3. Results and discussion

3.1. Publications and citations analysis

Windows of opportunity for technology development appear and change as novel and revolutionary technologies are introduced, hence early detection of these changes in technological surroundings is a critical factor in technology forecasting.^[33] The strategic analysis of global technology foresight is in fact an integrated and comprehensive tool to be used by academic researchers and policy makers in decision making processes. It is envisaged to be a crucial approach in identifying strategic national demands and grasping the global trend of innovative technology.^[34] It enables organizations, ranging from the multinational level (e.g., the European Union) to the individual level (e.g., a research center), to build roadmaps depicting their strategies to discover rational ways to develop technology and innovation policies when facing social and economic development uncertainties.^[35,36] It further allows for the anticipation of technological ruptures, discontinuities, new perspectives, and opportunities in a given time horizon.

Daim et al. have however previously claimed that forecasting an emerging technology is daunting task as there is no historical data available, however in such cases the use of bibliometrics may provide useful data.^[37] Hence accordingly, in the present study the international trends in DSSC technology have been analyzed using bibliometric approach.

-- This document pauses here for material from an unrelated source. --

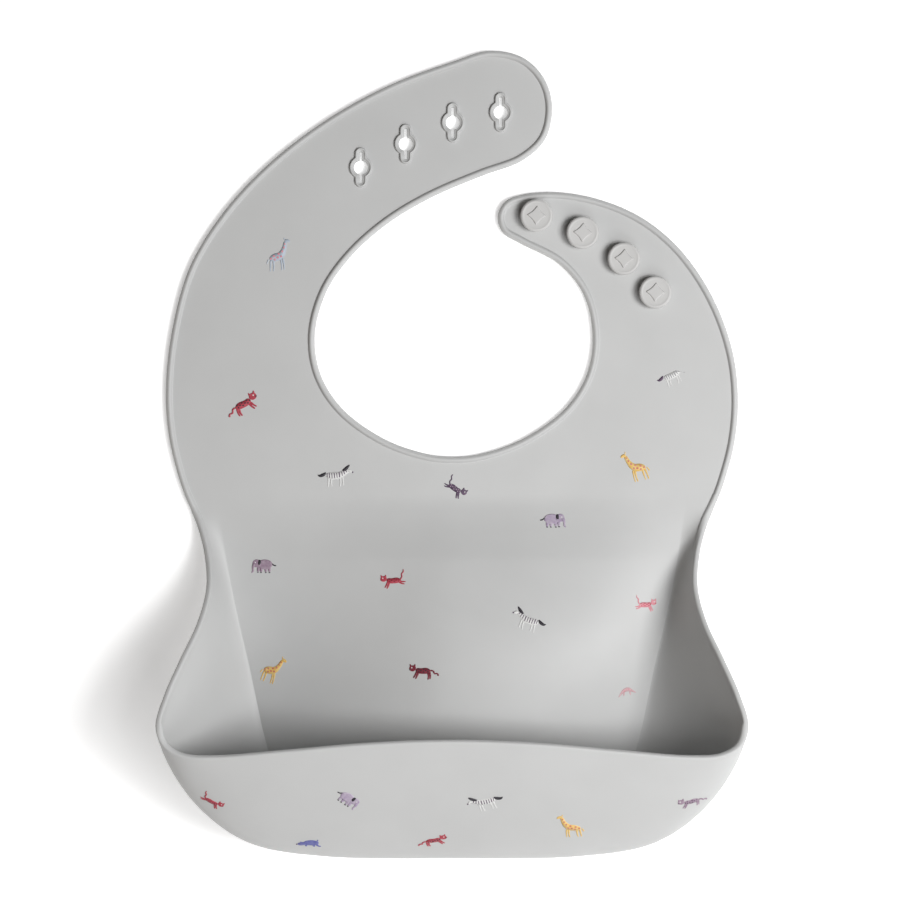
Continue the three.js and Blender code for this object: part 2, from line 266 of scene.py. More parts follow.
def make_piece(bm, name, *materials):
    """Brings a mesh to metres and makes it a smooth-shaded object."""
    bmesh.ops.scale(bm, vec=(MM, MM, MM), verts=bm.verts)
    for face in bm.faces:
        face.smooth = True
    mesh = bpy.data.meshes.new(name)
    bm.to_mesh(mesh)
    bm.free()
    for material in materials:
        mesh.materials.append(material)
    piece = bpy.data.objects.new(name, mesh)
    bpy.context.scene.collection.objects.link(piece)
    return piece


# ---- materials ----


def new_material(name):
    material = bpy.data.materials.new(name)
    material.use_nodes = True
    return material, material.node_tree.nodes, material.node_tree.links


def noise(nodes, links, coordinates, scale, detail):
    texture = nodes.new("ShaderNodeTexNoise")
    texture.inputs["Scale"].default_value = scale
    texture.inputs["Detail"].default_value = detail
    links.new(coordinates.outputs["Object"], texture.inputs["Vector"])
    return texture


def ramp(nodes, links, source, low, high):
    """A noise turned into shades between two colours."""
    shades = nodes.new("ShaderNodeValToRGB")
    shades.color_ramp.elements[0].position = 0.3
    shades.color_ramp.elements[1].position = 0.7
    shades.color_ramp.elements[0].color = (*low, 1)
    shades.color_ramp.elements[1].color = (*high, 1)
    links.new(source.outputs["Fac"], shades.inputs["Fac"])
    return shades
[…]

In total, there were 10484 research items pertaining to DSSC research field in the ISI web database between 2007 and November 2017, with eleven document types. Specifically, there were 9489 research articles comprising 90.51% of the total production, followed by proceedings papers (379, 3.61%), meeting abstracts (298, 2.84%), and reviews (215, 2.05%). The other research items with less significant percentage were corrections (70), editorial materials (11), letters (7), news items (7), book chapters (5), retracted publications (2), and retraction (1). Since, the original research articles and reviews were frequently used document types and were also peer-reviewed. Therefore, both of them (9704 total publications with h-index = 187) were used for further analysis in the present bibliometric study.

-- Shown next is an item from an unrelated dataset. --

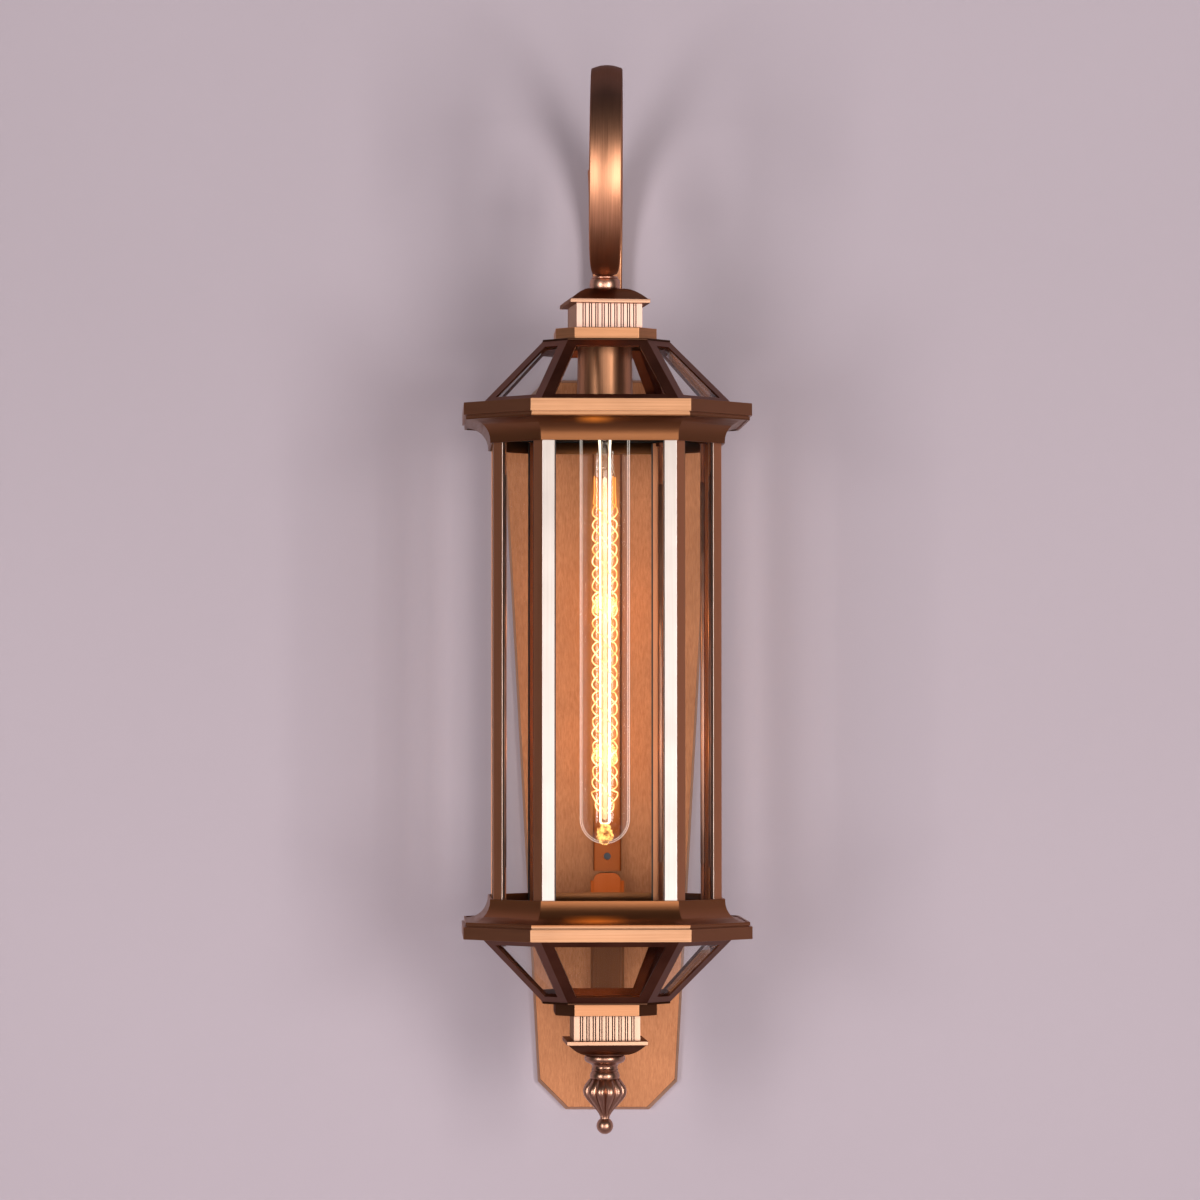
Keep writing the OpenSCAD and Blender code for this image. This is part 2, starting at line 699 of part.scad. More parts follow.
module finial() {
    bulb_from = 15.4;
    ball_r = 5;
    ball_mid = finial_h - ball_r;
    bulb_h = ball_mid - bulb_from - ball_r + 1.2;
    rings = 14;
    per = 4;
    dip = function (t) 1.5 * sin(180 * pow(t, 0.8));
    color(BRONZE) hung() flipped() translate([0, 0, finial_z]) union() {
        translate([0, 0, -stud_h + 1]) cylinder(d = stud_d, h = stud_h);
        rotate_extrude() polygon(concat(
            [[0, 0], [11.6, 0]],
            arc_points([9.5, 2.6], 2.8, -60, 75, 8),
            arc_points([10, 8], 2.4, 235, 140, 6),
            arc_points([4.4, 13.2], 4.5, -42, 26, 7),
            [[8.2, bulb_from + 0.4], [0, bulb_from + 0.4]]));
        loft([for (k = [0:rings]) let (t = k / rings)
            [for (i = [0:gadroons * per - 1]) let (a = 360 * i / (gadroons * per),
                    r = bulb_r(t) - dip(t) * pow(abs(cos(a * gadroons / 2)), 4))
                [r * cos(a), r * sin(a), bulb_from + bulb_h * t]]]);
        translate([0, 0, ball_mid]) sphere(ball_r);
    }
}

// Lamp: cup, lampholder and a long tubular bulb
cup_low = cup_top - cup_h;
holder_h = 28;
holder_low = holder_top - holder_h;
cap_r = 13.1;
bulb_top = holder_top - 2;
bulb_tip = bulb_top - bulb_len;
bulb_r_out = bulb_d / 2;
bulb_wall = 1;
cap_low = bulb_top - 25;

module lamp_cup() {
    top_r = cup_r - 0.8;
    color(COPPER) hung() translate([0, 0, cup_low]) rotate_extrude()
        polygon([[cup_r - cup_t, 0], [cup_r, 0], [top_r, cup_h], [tube_d / 2 + hole_gap, cup_h],
                 [tube_d / 2 + hole_gap, cup_h - cup_t], [top_r - cup_t, cup_h - cup_t]]);
}

// The lampholder screws onto the end of the hanging tube
module lampholder() {
    bore = (tube_d + gap) / 2;
    color([0.9, 0.89, 0.85]) hung() translate([0, 0, holder_low]) rotate_extrude()
        polygon([[cap_r + 0.2, 0], [14.9, 0], [14.9, holder_h], [bore, holder_h],
                 [bore, holder_h - holder_wall], [cap_r + 0.2, holder_h - holder_wall]]);
}

module bulb_cap() {
    color(STEEL) hung() rotate_extrude() polygon([[0, bulb_top], [5, bulb_top], [6, bulb_top - 2],
        [10.5, bulb_top - 4], [cap_r, bulb_top - 6], [cap_r, cap_low], [0, cap_low]]);
}

// Half-section of the envelope: a round tip, a straight tube and a shoulder up to the cap
function envelope(r, tip) = concat(
    arc_points([0, tip + r], r, 270, 360, 10),
    [[r, cap_low - 10], [r - 0.6, cap_low - 6], [12.4 - bulb_r_out + r, cap_low]]);

module bulb_glass() {
    in_r = bulb_r_out - bulb_wall;
    color(CLEAR) hung() rotate_extrude() difference() {
        polygon(concat(envelope(bulb_r_out, bulb_tip), [[0, cap_low]]));
        polygon(concat(envelope(in_r, bulb_tip + bulb_wall),
            [[12.4 - bulb_wall, cap_low + 1], [0, cap_low + 1]]));
    }
}

// Filament: a glass rod hung from the stem, with strands wound round it
module filament() {
    top = cap_low - 40;
    low = bulb_tip + 19;
    strands = 4;
    wire_r = 0.6;
    per_turn = 10;
    steps = round((top - low) / filament_pitch * per_turn);
    color([1, 0.75, 0.35]) hung() union() {
        translate([0, 0, bulb_tip + 7]) cylinder(r = 2.6, h = cap_low - bulb_tip - 7);
        translate([0, 0, cap_low - 14]) cylinder(r1 = 2.6, r2 = 10, h = 14);
        for (s = [0:strands - 1]) loft([for (k = [0:steps])
            let (r = filament_r * min(1, 0.3 + 0.25 * min(k, steps - k)),
                 a = 360 * k / per_turn + 90 * s, z = low + (top - low) * k / steps)
            [for (q = [0:3]) let (b = -90 * q)
                [(r + wire_r * cos(b)) * cos(a), (r + wire_r * cos(b)) * sin(a),
                 z + wire_r * sin(b)]]]);
    }
}

backplate();
scroll_arm();
arm_screws();
cable_cover();
cable_grommet();
hanger_nut();
hanging_tube();
ball_collar();
top_cap();
top_neck();
top_collar();
roof_frame();
top_cornice();
top_gallery();
tie_rods();
bottom_gallery();
bottom_cornice();
base_frame();
bottom_collar();
bottom_neck();
bottom_cap();
finial();
lamp_cup();
cup_nut();
lampholder();
bulb_cap();
bulb_glass();
filament();
for (i = [0:7]) {
    roof_pane(i);
    post(i);
    body_pane(i);
    base_pane(i);
}
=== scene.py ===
import math

import bmesh
import bpy
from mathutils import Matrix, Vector, geometry, noise


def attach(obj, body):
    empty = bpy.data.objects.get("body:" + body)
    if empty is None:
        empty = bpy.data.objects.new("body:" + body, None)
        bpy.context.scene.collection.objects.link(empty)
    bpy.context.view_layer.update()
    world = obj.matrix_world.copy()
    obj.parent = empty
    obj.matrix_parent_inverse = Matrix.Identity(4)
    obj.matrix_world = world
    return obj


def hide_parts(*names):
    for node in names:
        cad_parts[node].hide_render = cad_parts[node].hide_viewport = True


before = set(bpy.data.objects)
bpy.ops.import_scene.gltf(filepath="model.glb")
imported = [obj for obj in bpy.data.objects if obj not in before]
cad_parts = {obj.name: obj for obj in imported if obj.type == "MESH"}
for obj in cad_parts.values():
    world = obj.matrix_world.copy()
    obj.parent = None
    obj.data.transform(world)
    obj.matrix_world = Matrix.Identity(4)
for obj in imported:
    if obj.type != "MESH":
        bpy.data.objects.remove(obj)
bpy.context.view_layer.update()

# Sizes of the CAD model, in mm
MM = 0.001
SIDES = ["right", "rear_right", "rear", "rear_left", "left", "front_left", "front", "front_right"]
REACH, BODY_DROP, LANTERN_TURN = 120.0, 18.3, 3.2
BOLT_Z, BOLT_D = 132, 4.5
PLATE_T, ARM_T, ARM_TIP_T, ARM_CROWN = 5.0, 8.0, 4.5, 1.6
ARM_FOOT_W, ARM_W, ARM_NECK_W, ARM_TIP_W = 17.2, 19.4, 15.4, 9.0
SCROLL_D, SCROLL_RATIO, SCROLL_BOW, VOLUTE_DRIFT = 127.2, 0.63, 1.5, 4.4
ARM_BOTTOM = -141.0
TUBE_HOLE_R = 4.15
BODY_A, BODY_B = 67.5, 39.4
LIP_Z, CORNICE_H, CORNICE_T, ROOF_H, FLANGE_T = 134.7, 23.4, 1.3, 38, 1.2
COLLAR_H, NECK_H, CAP_EDGE, DOME_H, BALL_H = 7.2, 15.2, 2.5, 7.4, 8
SHEET_T, GLASS_T, GAP, POST_W = 1.2, 2.0, 0.1, 7.2
GALLERY_Z, GALLERY_T, NUT_H, NUT_AF = 141.7, 1.2, 2.4, 5.0
CUP_T, CUP_NUT_H, HOLDER_GAP, BULB_LEN = 1.3, 4, 2, 290

FASCIA_Z = LIP_Z + CORNICE_H
END_Z = LIP_Z + CORNICE_H + ROOF_H
ARM_Z = END_Z + FLANGE_T + COLLAR_H + NECK_H + CAP_EDGE + DOME_H + BALL_H
FINIAL_Z = -(ARM_Z - BALL_H - 1)
HOLDER_TOP = END_Z - CUP_T - CUP_NUT_H - HOLDER_GAP
BULB_TOP = HOLDER_TOP - 2
BULB_TIP = BULB_TOP - BULB_LEN
CAP_LOW = BULB_TOP - 25

# The lantern's axis in the row's frame, in metres
AXIS = Vector((0.0, -REACH * MM, -BODY_DROP * MM))
TURN = math.radians(LANTERN_TURN)

# Radius that closes a turned profile on its axis
CENTRE = 0.01


def cosd(a):
    return math.cos(math.radians(a))


def sind(a):
    return math.sin(math.radians(a))


def smooth(t):
    return t * t * (3 - 2 * t)


def hung(v):
    """From the lantern's own frame, in mm, to the row's frame."""
    c, s = math.cos(TURN), math.sin(TURN)
    return Vector((v[0] * c - v[1] * s, v[0] * s + v[1] * c, v[2])) * MM + AXIS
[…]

The publications and citations trends related to DSSC research field within 2007 to November 2017 timeframe are depicted in Figs. 1(a) and 1(b), respectively. From Fig. 1(a), it may be observed that the annual global publications have increased significantly from 2007 to 2014. Specifically, the number of articles increased more than six times, i.e., 228 in 2007 to 1459 in 2014. The highest number of articles published in 2014 accounted for 15.03% of the total number of articles (9704) in the above time span. The general progression in DSSC research publications pertains to the growing importance of solar energy research under the pressures of reducing carbon emissions, meeting increasing electricity demand, and sustaining economic growth. Further from Fig. 1(b), it is observed that the annual citations of 9704 DSSC research documents also increased generally along the study period. Specifically, there were 272202 citations with an average of 28.05 citations per published article. The cumulative cited reference count increased nearly 190 times, from 205 to 38966, during these nearly eleven years of time span.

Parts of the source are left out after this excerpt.